Нинка

        Случайно узнала, что моя  знакомая Нинка занимается национальными танцами в ансамбле «Амшен», бросила работу и побежала в Дом культуры ее фотографировать.

        Сначала её дед мне сказал при встрече: - Нина такая умница, лучше всех танцует.
        Потом ее мама сказала: - Нинуля теперь выдающаяся танцовщица, мы ей концертные костюмы шьем.
        А я всегда знала, что Нинка интересная. Хотя представить, что она танцует армянские танцы, даже кочари, который выучивается в общем кругу на улице, хоть убей, не получается.
        Но раз мама сказала – выдающаяся, я ей поверила. Тем более, что я у нее лечусь. Тем более, что она привезла мне в подарок от Олеськи пробок от кока-колы на 48 баллов, которые нужно обменять в гипермаркете на стаканы, и книжку Елены Колиной «Книжные дети», которую богатая клиентка забыла в сухумском олеськином салоне, а Олеська прочитала, поняла, что мне понравится, и передала книжку мне в подарок. Не знаю, где она взяла пробки от кока-колы с баллами, но обменять их в Абхазии нельзя, иначе Олеська бы сама обменяла.

        В таких условиях поверишь во что угодно. Даже работу бросишь. Тем более, что без Нинки мне очень скучно.
(Словам «тем более» я научилась у своего попугая, который важно говорит «тем более хорошая птичка». Лешка, наверно, научил).

        Сбежала с работы с фотоаппаратом и отправилась фотографировать Нинку в дом культуры, где занимаются дети всех ансамблей. Под приличным предлогом: понесла документы в транспортную прокуратуру.

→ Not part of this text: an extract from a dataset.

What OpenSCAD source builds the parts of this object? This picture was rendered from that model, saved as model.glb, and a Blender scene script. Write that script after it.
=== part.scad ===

        Попросила тетку на входе меня пустить. Сказала, что Нинка моя племянница. Тетка впустила, и пока мы с ней поднимались по широченной лестнице, подтвердила, что Нинка действительно занимается в ансамбле, и ее все знают, хотя других детей знают только визуально, и то не всех. Правда, она не танцует, а большей частью стоит у стены наказанная и хрипатым басом препирается с руководителем. И вообще не ходила бы на танцы, если бы дедушка не совал ее в машину и не вёз в центр, а в ДК своей властью не переодевал ее в чешки, футболку и лосины.

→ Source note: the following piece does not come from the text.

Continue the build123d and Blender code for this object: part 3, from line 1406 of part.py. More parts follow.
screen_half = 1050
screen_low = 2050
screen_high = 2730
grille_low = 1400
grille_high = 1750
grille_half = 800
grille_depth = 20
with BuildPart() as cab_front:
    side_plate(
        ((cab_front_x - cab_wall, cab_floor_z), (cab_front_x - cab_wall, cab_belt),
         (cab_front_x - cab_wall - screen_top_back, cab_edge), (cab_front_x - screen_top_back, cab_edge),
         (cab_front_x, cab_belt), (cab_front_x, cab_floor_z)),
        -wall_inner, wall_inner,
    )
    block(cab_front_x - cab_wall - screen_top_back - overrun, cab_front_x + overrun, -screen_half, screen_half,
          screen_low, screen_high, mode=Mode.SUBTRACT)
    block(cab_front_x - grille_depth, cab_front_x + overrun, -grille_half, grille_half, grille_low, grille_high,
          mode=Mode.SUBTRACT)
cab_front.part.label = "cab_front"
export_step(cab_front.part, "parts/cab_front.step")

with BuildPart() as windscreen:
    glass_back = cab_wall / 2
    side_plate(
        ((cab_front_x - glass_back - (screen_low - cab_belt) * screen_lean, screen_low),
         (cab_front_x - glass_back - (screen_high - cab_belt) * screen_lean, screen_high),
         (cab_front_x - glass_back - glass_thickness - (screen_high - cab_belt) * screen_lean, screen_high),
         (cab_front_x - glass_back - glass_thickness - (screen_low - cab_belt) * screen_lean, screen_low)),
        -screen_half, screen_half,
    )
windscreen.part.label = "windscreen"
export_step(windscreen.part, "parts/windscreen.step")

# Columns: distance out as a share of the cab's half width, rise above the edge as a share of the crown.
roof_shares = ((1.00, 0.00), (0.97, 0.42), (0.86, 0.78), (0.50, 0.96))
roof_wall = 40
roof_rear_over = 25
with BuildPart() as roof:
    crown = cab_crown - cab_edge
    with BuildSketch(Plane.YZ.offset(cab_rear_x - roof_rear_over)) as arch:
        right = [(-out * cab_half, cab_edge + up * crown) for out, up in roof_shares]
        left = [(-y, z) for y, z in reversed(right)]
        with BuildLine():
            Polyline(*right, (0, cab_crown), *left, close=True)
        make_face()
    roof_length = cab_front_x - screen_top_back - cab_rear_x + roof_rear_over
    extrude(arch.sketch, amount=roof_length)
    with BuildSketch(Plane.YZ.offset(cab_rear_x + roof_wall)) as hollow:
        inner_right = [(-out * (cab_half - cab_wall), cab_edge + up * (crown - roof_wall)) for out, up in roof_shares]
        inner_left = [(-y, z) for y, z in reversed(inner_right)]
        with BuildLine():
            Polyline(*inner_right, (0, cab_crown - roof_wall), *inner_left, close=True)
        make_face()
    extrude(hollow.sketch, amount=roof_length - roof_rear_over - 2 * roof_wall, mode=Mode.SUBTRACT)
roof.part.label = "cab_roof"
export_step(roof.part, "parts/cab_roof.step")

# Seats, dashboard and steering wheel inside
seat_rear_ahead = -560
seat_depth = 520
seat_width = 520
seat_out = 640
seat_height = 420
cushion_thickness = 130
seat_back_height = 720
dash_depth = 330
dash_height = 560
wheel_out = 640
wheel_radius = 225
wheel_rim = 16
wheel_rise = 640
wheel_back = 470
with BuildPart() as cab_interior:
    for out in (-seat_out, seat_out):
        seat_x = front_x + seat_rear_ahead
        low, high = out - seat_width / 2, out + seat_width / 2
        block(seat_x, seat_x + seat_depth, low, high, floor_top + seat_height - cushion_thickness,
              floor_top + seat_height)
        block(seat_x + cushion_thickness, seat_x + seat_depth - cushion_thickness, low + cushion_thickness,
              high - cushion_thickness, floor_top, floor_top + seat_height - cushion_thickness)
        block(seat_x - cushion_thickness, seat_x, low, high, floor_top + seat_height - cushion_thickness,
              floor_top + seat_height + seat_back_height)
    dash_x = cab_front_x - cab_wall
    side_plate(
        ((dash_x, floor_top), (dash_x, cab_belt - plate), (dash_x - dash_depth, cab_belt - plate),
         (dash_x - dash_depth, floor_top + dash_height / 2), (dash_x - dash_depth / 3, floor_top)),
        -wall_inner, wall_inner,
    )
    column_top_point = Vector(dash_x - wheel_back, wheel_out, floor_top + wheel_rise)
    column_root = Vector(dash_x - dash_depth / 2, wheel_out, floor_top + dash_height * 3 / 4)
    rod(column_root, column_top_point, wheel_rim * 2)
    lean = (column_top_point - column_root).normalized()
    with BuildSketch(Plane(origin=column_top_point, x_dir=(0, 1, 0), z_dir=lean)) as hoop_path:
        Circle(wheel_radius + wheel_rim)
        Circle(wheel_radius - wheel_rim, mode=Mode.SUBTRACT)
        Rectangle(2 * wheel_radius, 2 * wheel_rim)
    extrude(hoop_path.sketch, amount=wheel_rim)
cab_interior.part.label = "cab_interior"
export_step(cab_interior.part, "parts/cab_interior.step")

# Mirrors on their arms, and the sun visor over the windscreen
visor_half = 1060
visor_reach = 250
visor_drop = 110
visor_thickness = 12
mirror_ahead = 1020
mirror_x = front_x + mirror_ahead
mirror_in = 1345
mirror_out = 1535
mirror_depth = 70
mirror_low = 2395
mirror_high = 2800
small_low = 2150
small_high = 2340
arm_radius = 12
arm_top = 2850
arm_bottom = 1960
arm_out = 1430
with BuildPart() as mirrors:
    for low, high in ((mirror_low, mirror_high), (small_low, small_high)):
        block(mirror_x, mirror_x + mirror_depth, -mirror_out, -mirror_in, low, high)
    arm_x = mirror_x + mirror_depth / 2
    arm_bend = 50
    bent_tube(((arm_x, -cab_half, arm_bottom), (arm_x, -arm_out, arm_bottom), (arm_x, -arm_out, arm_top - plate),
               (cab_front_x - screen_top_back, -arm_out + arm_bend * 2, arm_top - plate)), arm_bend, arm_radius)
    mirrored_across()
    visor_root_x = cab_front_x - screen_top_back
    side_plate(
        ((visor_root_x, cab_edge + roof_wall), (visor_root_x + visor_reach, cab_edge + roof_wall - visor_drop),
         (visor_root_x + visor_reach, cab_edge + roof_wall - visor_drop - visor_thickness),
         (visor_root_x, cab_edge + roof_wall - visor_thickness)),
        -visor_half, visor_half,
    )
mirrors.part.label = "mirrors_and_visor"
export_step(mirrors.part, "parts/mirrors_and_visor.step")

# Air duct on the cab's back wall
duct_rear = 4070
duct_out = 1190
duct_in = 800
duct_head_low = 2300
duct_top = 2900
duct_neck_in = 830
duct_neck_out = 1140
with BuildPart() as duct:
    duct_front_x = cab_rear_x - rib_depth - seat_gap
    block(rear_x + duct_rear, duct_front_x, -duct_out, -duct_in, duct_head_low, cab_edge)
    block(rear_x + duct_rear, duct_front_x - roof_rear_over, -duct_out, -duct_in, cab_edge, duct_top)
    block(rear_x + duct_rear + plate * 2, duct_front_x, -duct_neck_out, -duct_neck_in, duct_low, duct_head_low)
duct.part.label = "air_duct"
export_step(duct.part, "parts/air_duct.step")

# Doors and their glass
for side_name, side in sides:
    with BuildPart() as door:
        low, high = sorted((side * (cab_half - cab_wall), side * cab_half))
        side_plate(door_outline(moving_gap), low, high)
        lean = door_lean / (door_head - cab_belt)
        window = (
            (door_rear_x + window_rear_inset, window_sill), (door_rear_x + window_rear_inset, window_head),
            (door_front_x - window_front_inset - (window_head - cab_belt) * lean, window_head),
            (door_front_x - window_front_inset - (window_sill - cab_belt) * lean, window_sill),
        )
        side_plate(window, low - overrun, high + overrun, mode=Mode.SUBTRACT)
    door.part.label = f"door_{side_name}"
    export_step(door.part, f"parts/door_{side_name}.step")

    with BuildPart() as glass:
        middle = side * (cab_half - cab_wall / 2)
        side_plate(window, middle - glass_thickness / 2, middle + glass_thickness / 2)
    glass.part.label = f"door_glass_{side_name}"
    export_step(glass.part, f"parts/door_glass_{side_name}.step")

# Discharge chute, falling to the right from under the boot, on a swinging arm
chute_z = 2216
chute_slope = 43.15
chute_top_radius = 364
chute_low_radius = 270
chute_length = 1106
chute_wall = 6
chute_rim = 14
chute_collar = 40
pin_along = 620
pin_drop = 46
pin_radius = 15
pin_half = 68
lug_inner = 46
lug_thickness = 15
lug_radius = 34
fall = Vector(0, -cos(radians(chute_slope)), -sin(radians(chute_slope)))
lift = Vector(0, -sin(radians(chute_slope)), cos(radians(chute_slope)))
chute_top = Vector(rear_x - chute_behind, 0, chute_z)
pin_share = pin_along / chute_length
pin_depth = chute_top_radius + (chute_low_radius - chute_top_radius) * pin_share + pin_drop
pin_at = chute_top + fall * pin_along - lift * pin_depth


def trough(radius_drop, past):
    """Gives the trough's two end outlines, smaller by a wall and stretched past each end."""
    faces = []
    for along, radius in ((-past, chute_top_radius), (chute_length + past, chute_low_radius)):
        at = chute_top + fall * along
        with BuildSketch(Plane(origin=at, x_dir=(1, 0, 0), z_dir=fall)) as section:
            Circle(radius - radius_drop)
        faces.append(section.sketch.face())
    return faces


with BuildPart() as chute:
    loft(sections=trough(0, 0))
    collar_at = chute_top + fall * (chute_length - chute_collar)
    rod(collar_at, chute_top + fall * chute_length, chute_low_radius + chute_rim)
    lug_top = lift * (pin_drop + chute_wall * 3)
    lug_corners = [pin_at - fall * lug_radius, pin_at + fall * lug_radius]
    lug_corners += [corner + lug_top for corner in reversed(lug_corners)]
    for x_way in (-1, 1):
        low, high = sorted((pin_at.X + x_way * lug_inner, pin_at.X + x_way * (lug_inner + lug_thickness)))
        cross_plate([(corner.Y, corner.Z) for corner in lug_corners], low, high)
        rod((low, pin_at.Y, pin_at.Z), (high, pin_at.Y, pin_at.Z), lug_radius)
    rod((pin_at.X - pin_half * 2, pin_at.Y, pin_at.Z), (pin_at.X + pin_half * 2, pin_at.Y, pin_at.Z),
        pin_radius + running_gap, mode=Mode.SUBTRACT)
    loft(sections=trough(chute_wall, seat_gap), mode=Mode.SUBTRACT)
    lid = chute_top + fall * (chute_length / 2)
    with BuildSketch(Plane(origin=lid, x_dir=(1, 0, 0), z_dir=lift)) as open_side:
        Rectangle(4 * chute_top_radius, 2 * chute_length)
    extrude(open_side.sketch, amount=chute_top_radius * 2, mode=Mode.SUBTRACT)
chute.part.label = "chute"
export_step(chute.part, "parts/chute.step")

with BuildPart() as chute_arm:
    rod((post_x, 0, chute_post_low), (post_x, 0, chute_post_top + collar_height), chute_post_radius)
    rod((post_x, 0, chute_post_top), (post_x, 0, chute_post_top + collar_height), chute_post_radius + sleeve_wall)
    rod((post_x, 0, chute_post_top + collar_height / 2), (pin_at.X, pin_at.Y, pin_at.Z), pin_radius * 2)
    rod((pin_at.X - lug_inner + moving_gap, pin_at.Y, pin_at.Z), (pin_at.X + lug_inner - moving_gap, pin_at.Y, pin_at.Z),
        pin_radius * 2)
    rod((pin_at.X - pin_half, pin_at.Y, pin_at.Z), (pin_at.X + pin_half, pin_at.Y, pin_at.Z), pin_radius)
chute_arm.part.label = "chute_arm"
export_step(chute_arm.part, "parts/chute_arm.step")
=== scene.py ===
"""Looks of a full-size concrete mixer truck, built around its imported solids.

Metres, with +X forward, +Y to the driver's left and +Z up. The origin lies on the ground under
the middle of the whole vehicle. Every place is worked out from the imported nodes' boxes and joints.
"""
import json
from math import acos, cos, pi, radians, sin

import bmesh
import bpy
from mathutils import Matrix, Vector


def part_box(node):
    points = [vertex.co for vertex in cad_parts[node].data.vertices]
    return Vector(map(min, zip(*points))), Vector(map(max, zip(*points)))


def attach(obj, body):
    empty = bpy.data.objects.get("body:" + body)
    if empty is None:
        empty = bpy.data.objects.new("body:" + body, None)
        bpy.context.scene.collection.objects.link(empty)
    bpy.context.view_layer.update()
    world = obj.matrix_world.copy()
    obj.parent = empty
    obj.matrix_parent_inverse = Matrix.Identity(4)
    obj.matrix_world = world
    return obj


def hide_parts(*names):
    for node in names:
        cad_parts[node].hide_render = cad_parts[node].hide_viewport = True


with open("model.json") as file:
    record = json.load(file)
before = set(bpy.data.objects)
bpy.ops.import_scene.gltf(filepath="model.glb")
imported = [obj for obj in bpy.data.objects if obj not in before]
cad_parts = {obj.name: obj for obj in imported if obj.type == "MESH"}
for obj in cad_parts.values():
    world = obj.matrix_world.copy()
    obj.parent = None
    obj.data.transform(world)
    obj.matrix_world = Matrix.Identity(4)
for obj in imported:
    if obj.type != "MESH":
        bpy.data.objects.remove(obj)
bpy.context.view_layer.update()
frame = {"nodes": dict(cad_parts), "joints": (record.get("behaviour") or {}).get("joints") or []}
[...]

       Зато кроме Нинки все дети в ансамбле танцуют и все гении. Я видела, как они танцуют на праздниках. От них у меня всегда слезы, сопли, горловой спазм и все прелести, с которыми я смотрю на лезгинку наших абхазских мальчиков.

       Когда я пришла на репетицию, Нинка стояла у стены в розовом свитерочке, беленьких чешках и в лосинах, а человек 20 маленьких гениев в это время репетировали, и принципиальный руководитель сказал, что я могу поснимать детей, а снимать Нинку он не разрешает, потому что она самая невоспитанная девочка в ансамбле, и терпят ее только потому, что не хотят расстраивать деда, который любит Нинку и считает хорошей девочкой; а еще ради матери, которая считает ее выдающейся танцовщицей.
        (Нинкина мама – терапевт, и у нее лечится весь город; раз мама сказала, что Нинка выдающаяся, значит, так и есть. Чтобы это подтвердить, танцевать Нинке не нужно. Да она и не умеет, и если когда-нибудь выйдет замуж за шамилева Давида, оба прославятся тем, что не танцуют).

       Впечатлительный руководитель с вековой печалью в глазах попросил отойти от Нинки, не снимать и не разговаривать.
       - Вы не представляете, что она творит!
       Я сказала, что представляю.
       - Летом она нас с мужем чурками назвала.
       - Но вы же русская.
       - Да. И муж тоже русский.
       Был бы мужчина молодым, он спросил бы: - я не понял, а в чем прикол.
Но он промолчал и было видно, как хорошо он изучил Нинку.


       Я постеснялась фотографировать ее на виду у всех, но успела сказать ей: Нина, давай хорошо танцуй, тогда все наши абхазы на тебе женятся.
       - Ха! – высокомерно сказала Нинка. – Главное, чтобы Вахтанг женился. Он мне бриллианты дарит.